• **Exercise brief**
List each line of the data that holds the string "picture".

• **Information supplied**

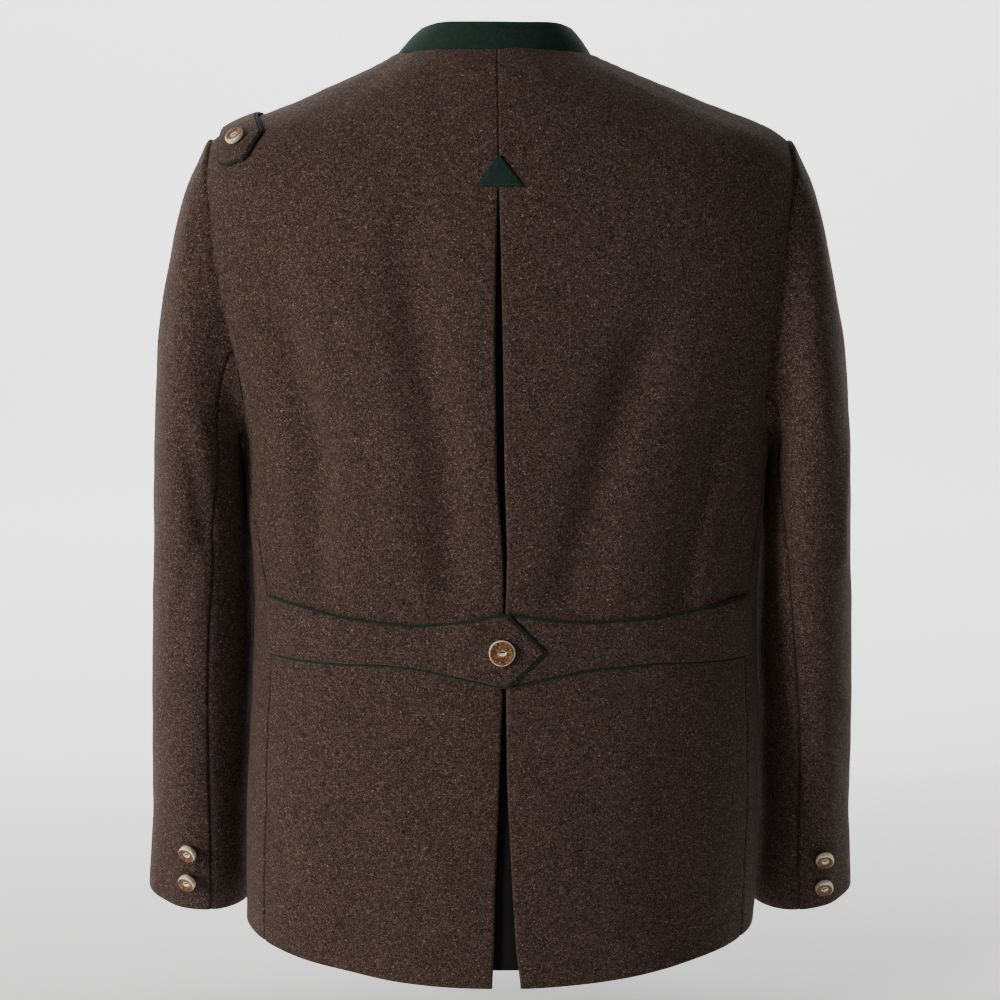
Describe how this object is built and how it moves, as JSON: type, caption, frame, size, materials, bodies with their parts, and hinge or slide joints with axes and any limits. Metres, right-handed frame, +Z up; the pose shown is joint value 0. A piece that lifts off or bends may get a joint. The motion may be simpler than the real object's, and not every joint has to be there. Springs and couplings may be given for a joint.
{
  "type": "hunting jacket",
  "caption": "Hip-length hunting jacket with a stand collar, pleated back, half belt, shoulder tab and two-piece sleeves, in its worn shape and open below, at the neck and at the cuffs.",
  "frame": {"origin": "middle of the neck opening, level with the collar seam at the centre back, where the jacket hangs", "axes": "+Z up, towards the head; -Y the way the wearer faces; +X the wearer's left; the picture is taken from +Y"},
  "size_m": [0.6094, 0.2691, 0.7557],
  "materials": {
    "brown_wool": "mottled brown fulled wool with a short soft nap",
    "dark_cloth": "plain dark brown-black cloth",
    "green_felt": "dark green felted wool",
    "staghorn": "polished staghorn face with a rough mottled rim"
  },
  "bodies": {
    "root": {"back_left": "brown_wool", "back_right": "brown_wool", "front_left": "brown_wool", "front_right": "brown_wool", "sleeve_top_left": "brown_wool", "sleeve_top_right": "brown_wool", "sleeve_under_left": "brown_wool", "sleeve_under_right": "brown_wool", "belt_left": "brown_wool", "belt_right": "brown_wool", "shoulder_strap": "brown_wool", "pleat_underlay": "dark_cloth", "collar": "green_felt", "felt_triangle": "green_felt", "belt_left_piping": "green_felt", "belt_right_piping": "green_felt", "strap_piping": "green_felt", "belt_button": "staghorn", "strap_button": "staghorn", "cuff_button_left_1": "staghorn", "cuff_button_left_2": "staghorn", "cuff_button_right_1": "staghorn", "cuff_button_right_2": "staghorn", "front_button_1": "staghorn", "front_button_2": "staghorn", "front_button_3": "staghorn", "front_button_4": "staghorn", "front_button_5": "staghorn"}
  },
  "joints": []
}
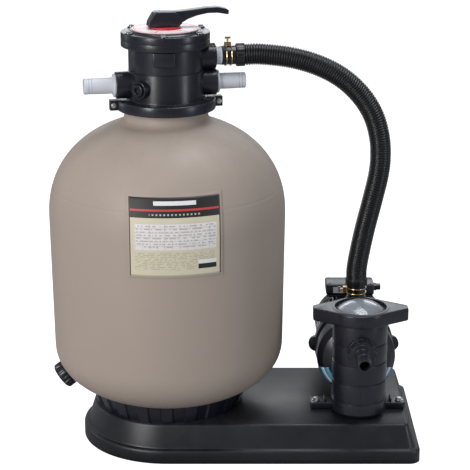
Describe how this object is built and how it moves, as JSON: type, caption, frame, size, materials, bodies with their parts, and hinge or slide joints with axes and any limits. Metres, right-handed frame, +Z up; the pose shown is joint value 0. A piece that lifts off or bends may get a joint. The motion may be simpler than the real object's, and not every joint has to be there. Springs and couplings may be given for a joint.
{
  "type": "sand filter tank",
  "caption": "Round sand filter tank with a top-mount multiport valve, joined by a corrugated hose to a strainer pump on a shared base tray.",
  "frame": {"origin": "centre of the bounding box's bottom face, on the floor", "axes": "+X from the tank towards the pump, +Y from the suction port towards the motor, +Z up"},
  "size_m": [0.796, 0.508, 0.9465],
  "materials": {
    "tank_plastic": "satin, faintly pebbled",
    "black_plastic": "moulded, half gloss",
    "base_plastic": "moulded, matte",
    "hose_plastic": "corrugated, half gloss",
    "white_plastic": "smooth",
    "grey_plastic": "smooth",
    "dial_plastic": "printed",
    "washer_plastic": "smooth",
    "clear_plastic": "clear, polished",
    "seal_rubber": "matte",
    "steel": "stainless",
    "gold_zinc_steel": "yellow zinc plated wire",
    "motor_metal": "painted black"
  },
  "bodies": {
    "filter_set": {"platform": "base_plastic", "tank_shell": "tank_plastic", "tank_skirt": "black_plastic", "drain_spigot": "black_plastic", "standpipe": "white_plastic", "lateral_hub": "white_plastic", "neck_seal": "seal_rubber", "clamp_front": "black_plastic", "clamp_rear": "black_plastic", "clamp_bolt_left": "steel", "clamp_bolt_right": "steel", "valve_body": "black_plastic", "valve_cover": "black_plastic", "cover_seal": "seal_rubber", "dial_plate": "dial_plastic", "rotor_gasket": "seal_rubber", "gauge_plug": "black_plastic", "return_adapter": "white_plastic", "waste_adapter": "white_plastic", "inlet_adapter": "white_plastic", "hose": "hose_plastic", "hose_clamp_valve": "gold_zinc_steel", "hose_clamp_pump": "gold_zinc_steel", "strainer_housing": "black_plastic", "strainer_basket": "grey_plastic", "suction_adapter": "black_plastic", "discharge_adapter": "black_plastic", "motor_bracket": "black_plastic", "shaft_seal": "seal_rubber", "motor_housing": "motor_metal", "fan_cover": "black_plastic", "terminal_box": "black_plastic", "cable_gland": "black_plastic", "foot_bolt_left": "steel", "foot_bolt_right": "steel", "lateral_1": "white_plastic", "lateral_2": "white_plastic", "lateral_3": "white_plastic", "lateral_4": "white_plastic", "lateral_5": "white_plastic", "lateral_6": "white_plastic", "cover_screw_1": "steel", "cover_screw_2": "steel", "cover_screw_3": "steel", "cover_screw_4": "steel", "cover_screw_5": "steel", "cover_screw_6": "steel"},
    "selector": {"thrust_washer": "washer_plastic", "rotor_spring": "steel"},
    "rotor": {"rotor": "grey_plastic", "handle_pin": "steel"},
    "handle": {"handle": "black_plastic"},
    "lid": {"lid_window": "clear_plastic", "lid_seal": "seal_rubber"},
    "lid_ring": {"lid_ring": "black_plastic"},
    "drain_seal": {"drain_seal": "seal_rubber"},
    "drain_cap": {"drain_cap": "black_plastic"},
    "shaft": {"motor_shaft": "steel", "impeller": "grey_plastic", "motor_fan": "black_plastic"}
  },
  "joints": [
    {"name": "selector_turn", "type": "hinge", "parent": "filter_set", "child": "selector", "pos_m": [-0.144, 0, 0.9], "axis": [0, 0, 1], "continuous": true},
    {"name": "rotor_lift", "type": "slide", "parent": "selector", "child": "rotor", "axis": [0, 0, 1], "range_m": [0, 0.0055], "deforming": ["rotor_spring"]},
    {"name": "handle_press", "type": "hinge", "parent": "rotor", "child": "handle", "pos_m": [-0.144, 0, 0.925], "axis": [-0.2079, 0.9781, 0], "range_deg": [0, 12], "stiffness_Nm_per_rad": 8, "springref_deg": -17.19},
    {"name": "lid_rise", "type": "slide", "parent": "filter_set", "child": "lid", "axis": [0, 0, 1], "range_m": [0, 0.00901]},
    {"name": "lid_turn", "type": "hinge", "parent": "lid", "child": "lid_ring", "pos_m": [0.27, -0.092, 0.307], "axis": [0, 0, 1], "range_deg": [0, 540]},
    {"name": "cap_back_off", "type": "slide", "parent": "filter_set", "child": "drain_seal", "axis": [-0.7967, -0.1405, -0.5878], "range_m": [0, 0.00901]},
    {"name": "cap_turn", "type": "hinge", "parent": "drain_seal", "child": "drain_cap", "pos_m": [-0.36258, -0.03854, 0.153], "axis": [-0.7967, -0.1405, -0.5878], "range_deg": [0, 1080]},
    {"name": "shaft_spin", "type": "hinge", "parent": "filter_set", "child": "shaft", "pos_m": [0.27, 0.1, 0.172], "axis": [0, 1, 0], "continuous": true}
  ],
  "couplings": [
    {"joint": "rotor_lift", "follows": "handle_press", "m_per_rad": 0.026},
    {"joint": "lid_rise", "follows": "lid_turn", "m_per_rad": 0.00095493},
    {"joint": "cap_back_off", "follows": "cap_turn", "m_per_rad": 0.00047746}
  ]
}
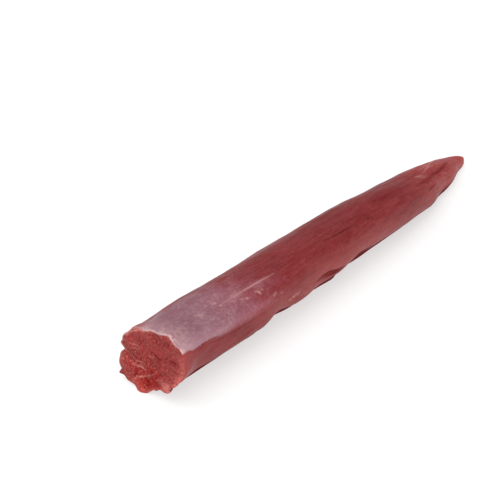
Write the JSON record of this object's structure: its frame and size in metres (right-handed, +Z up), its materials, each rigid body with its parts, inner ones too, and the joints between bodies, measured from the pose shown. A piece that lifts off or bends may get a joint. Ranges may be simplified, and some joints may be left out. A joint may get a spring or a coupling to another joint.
{
  "type": "lamb tenderloin",
  "caption": "Raw trimmed lamb tenderloin: one long muscle, cut across at the thick end, tapering to a thin tail, lying on a flat underside.",
  "frame": {"origin": "centre of the bounding box's base, on the surface that the meat lies on", "axes": "+X along the muscle from its cut end to its thin tail, +Z up, -Y towards the side with the bare red flank"},
  "size_m": [0.242, 0.0344, 0.0301],
  "materials": {
    "meat": "moist satin, deep red raw meat with a pale silverskin on top near the cut end"
  },
  "bodies": {
    "root": {"tenderloin": "meat"}
  },
  "joints": []
}
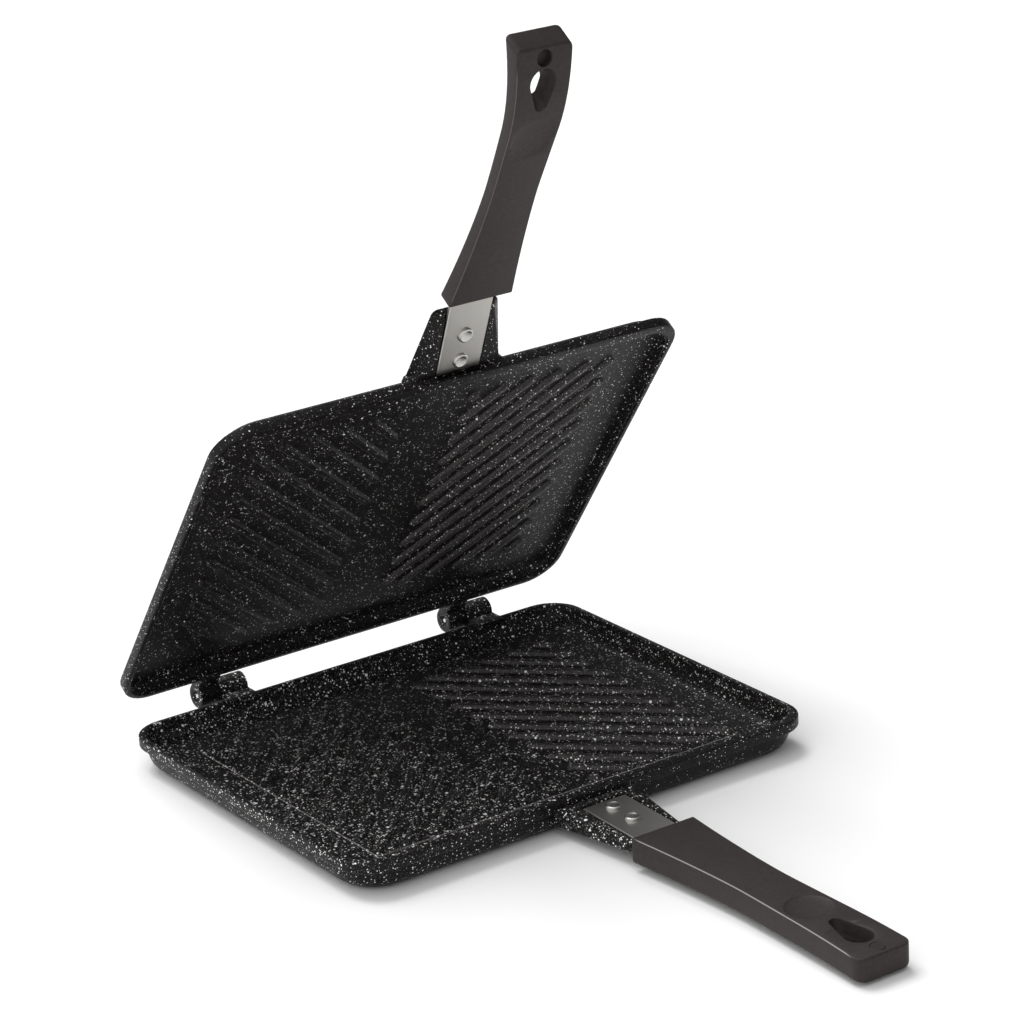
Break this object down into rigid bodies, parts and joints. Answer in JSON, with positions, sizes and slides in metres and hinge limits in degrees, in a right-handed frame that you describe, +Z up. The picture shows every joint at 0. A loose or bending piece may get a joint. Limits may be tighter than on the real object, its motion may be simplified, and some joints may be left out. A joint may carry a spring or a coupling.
{
  "type": "double sided flip pan",
  "caption": "Hinged double sided pan: two rectangular ribbed trays with speckled coating, joined by pin hinges, each with a riveted steel strip and a moulded grip.",
  "frame": {"origin": "middle of the lower pan's outline, on its resting face", "axes": "+Z up, +X along the hinge, +Y from the grips towards the hinge"},
  "size_m": [0.26, 0.4321, 0.3695],
  "materials": {
    "coating": "cast aluminium with a near-black non-stick coating, speckled white and grey",
    "pin_steel": "bright steel pin",
    "strip_steel": "satin stainless steel",
    "rivet_steel": "bright rivet",
    "grip_moulding": "dark phenolic moulding, satin",
    "plug_moulding": "dark phenolic moulding, satin"
  },
  "bodies": {
    "base": {"lower_pan": "coating", "left_hinge_pin": "pin_steel", "right_hinge_pin": "pin_steel", "lower_strip": "strip_steel", "lower_rivets": "rivet_steel", "lower_grip": "grip_moulding", "lower_grip_plug": "plug_moulding"},
    "lid": {"lid_pan": "coating", "lid_strip": "strip_steel", "lid_rivets": "rivet_steel", "lid_grip": "grip_moulding"}
  },
  "joints": [
    {"name": "lid_hinge", "type": "hinge", "parent": "base", "child": "lid", "pos_m": [0, 0.11725, 0.01715], "axis": [-1, 0, 0], "range_deg": [-53.5, 121.5]}
  ]
}
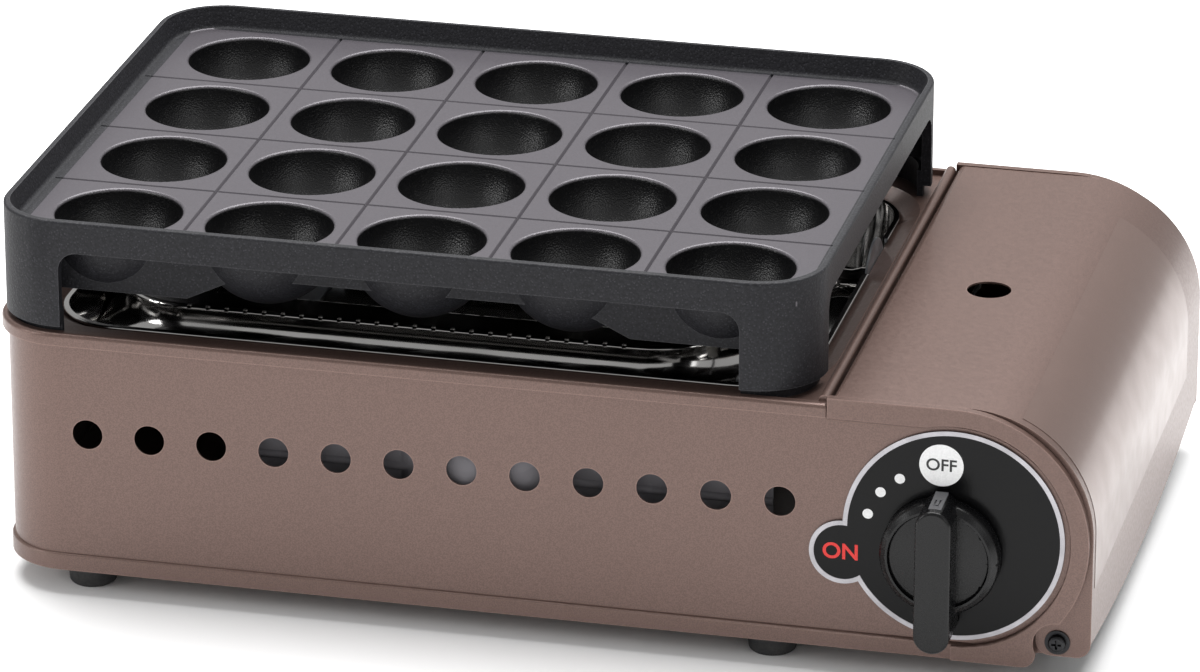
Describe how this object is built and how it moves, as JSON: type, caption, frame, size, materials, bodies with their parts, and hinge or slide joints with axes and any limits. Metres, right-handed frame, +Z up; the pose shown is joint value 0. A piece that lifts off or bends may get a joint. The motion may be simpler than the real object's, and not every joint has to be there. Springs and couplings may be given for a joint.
{
  "type": "takoyaki maker",
  "caption": "Countertop gas takoyaki cooker: sheet-steel body with ring burner, lift-off cast cup plate on legs, hinged canister cover and rotary ignition knob.",
  "frame": {"origin": "under the middle of the overall bounding box, on the surface the feet stand on", "axes": "+X along the long side to the right (towards the canister bay), front with the knob faces -Y, +Z up"},
  "size_m": [0.41, 0.2618, 0.1475],
  "materials": {
    "body_paint": "metallic taupe-bronze baked paint, satin",
    "foot_rubber": "black moulded rubber",
    "zinc_screws": "bright zinc-plated screws",
    "galvanised": "bare galvanised sheet",
    "polished_steel": "mirror-like plated steel",
    "brass": "turned brass",
    "die_cast": "die-cast alloy",
    "conductor": "plain aluminium strip",
    "black_plastic": "black heat-resistant plastic, satin",
    "lead_sleeve": "woven heat-proof sleeve on the spark lead",
    "ceramic": "glazed white ceramic",
    "dial_black": "black dial face",
    "dial_silver": "silver border of the dial",
    "pointer_grey": "grey index",
    "label_film": "plain clear film",
    "black_screws": "black-oxide screws and washers",
    "coated_casting": "cast aluminium, non-stick coated, rough outside"
  },
  "bodies": {
    "base": {"body_shell": "body_paint", "top_frame": "body_paint", "bottom_plate": "body_paint", "rubber_feet": "foot_rubber", "foot_screws": "zinc_screws", "partition_wall": "body_paint", "inner_shield": "galvanised", "drip_tray": "polished_steel", "burner_base": "polished_steel", "burner_cap": "polished_steel", "burner_stands": "galvanised", "mixing_tube": "polished_steel", "tube_flange": "galvanised", "nozzle_holder": "brass", "gas_pipe": "polished_steel", "pipe_nuts": "brass", "valve_body": "die_cast", "valve_bracket": "galvanised", "governor": "die_cast", "magnet_ring": "galvanised", "canister_cradle": "galvanised", "heat_plate": "conductor", "piezo_igniter": "black_plastic", "ignition_lead": "lead_sleeve", "electrode_ceramic": "ceramic", "electrode_wire": "polished_steel", "electrode_bracket": "galvanised", "dial_plate": "dial_black", "dial_ring": "dial_silver", "pivot_screws": "black_screws", "pivot_washers": "black_screws"},
    "cover": {"canister_cover": "body_paint", "cover_label": "label_film"},
    "knob": {"knob_body": "black_plastic", "knob_pointer": "pointer_grey", "valve_spindle": "polished_steel"},
    "plate": {"takoyaki_plate": "coated_casting"}
  },
  "joints": [
    {"name": "cover_hinge", "type": "hinge", "parent": "base", "child": "cover", "pos_m": [0.1929, 0.0091, 0.0197], "axis": [0, 1, 0], "range_deg": [0, 90]},
    {"name": "knob_turn", "type": "hinge", "parent": "base", "child": "knob", "pos_m": [0.1509, -0.1123, 0.0513], "axis": [0, -1, 0], "range_deg": [0, 105]},
    {"name": "plate_lift", "type": "slide", "parent": "base", "child": "plate", "axis": [0, 0, 1], "range_m": [0, 0.12]}
  ]
}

• **Output for this exercise**
  "frame": {"origin": "middle of the neck opening, level with the collar seam at the centre back, where the jacket hangs", "axes": "+Z up, towards the head; -Y the way the wearer faces; +X the wearer's left; the picture is taken from +Y"},
Break this object down into rigid bodies, parts and joints. Answer in JSON, with positions, sizes and slides in metres and hinge limits in degrees, in a right-handed frame that you describe, +Z up. The picture shows every joint at 0. A loose or bending piece may get a joint. Limits may be tighter than on the real object, its motion may be simplified, and some joints may be left out. A joint may carry a spring or a coupling.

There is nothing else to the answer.